To prevent race conditions during cache stampedes, implement the cache-aside with lock pattern using SET NX and short-lived TTLs. When multiple clients request the same invalidated key, only one acquires the lock to regenerate data, while others wait or serve a stale fallback.

Observability and Failure Domain Isolation

Topology awareness requires continuous telemetry. Deploy the Redis Exporter alongside Prometheus to scrape per-node metrics. Critical alerting rules include:

  • redis_cluster_slots_fail > 0 — Immediate paging
  • redis_memory_used_bytes / redis_memory_max_bytes > 0.80 — Scale trigger
  • redis_keyspace_misses_total / (redis_keyspace_hits_total + redis_keyspace_misses_total) > 0.3 — Eviction misconfiguration
  • redis_cluster_state != "ok" — Topology degradation

Multi-tenant deployments require strict failure domain isolation. Logical separation via key prefixes is insufficient for noisy-neighbor scenarios. Instead, deploy dedicated Redis clusters per tenant tier or leverage Redis ACLs with resource quotas.
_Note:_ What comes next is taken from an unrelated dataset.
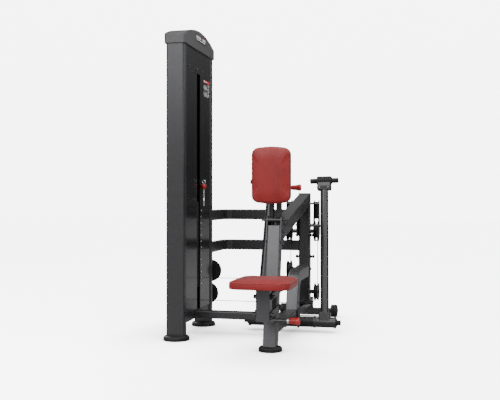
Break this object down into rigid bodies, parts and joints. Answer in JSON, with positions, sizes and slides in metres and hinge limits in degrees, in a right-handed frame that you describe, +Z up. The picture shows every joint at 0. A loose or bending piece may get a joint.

Security boundaries must enforce network segmentation, TLS encryption, and command allowlisting to prevent cross-tenant data leakage, as outlined in Redis Security Boundaries for Multi-Tenant Apps.

For comprehensive cluster management, consult the official Redis Cluster Specification and integrate redis-cli --cluster check into CI/CD pipelines to validate topology health before deployments.

Operational Checklist

Topology-aware caching transforms Redis from a volatile storage layer into a predictable, horizontally scalable routing fabric. By aligning client configuration, memory policies, and automation pipelines with the underlying hash slot architecture, engineering teams achieve consistent latency, graceful degradation during failures, and seamless capacity expansion.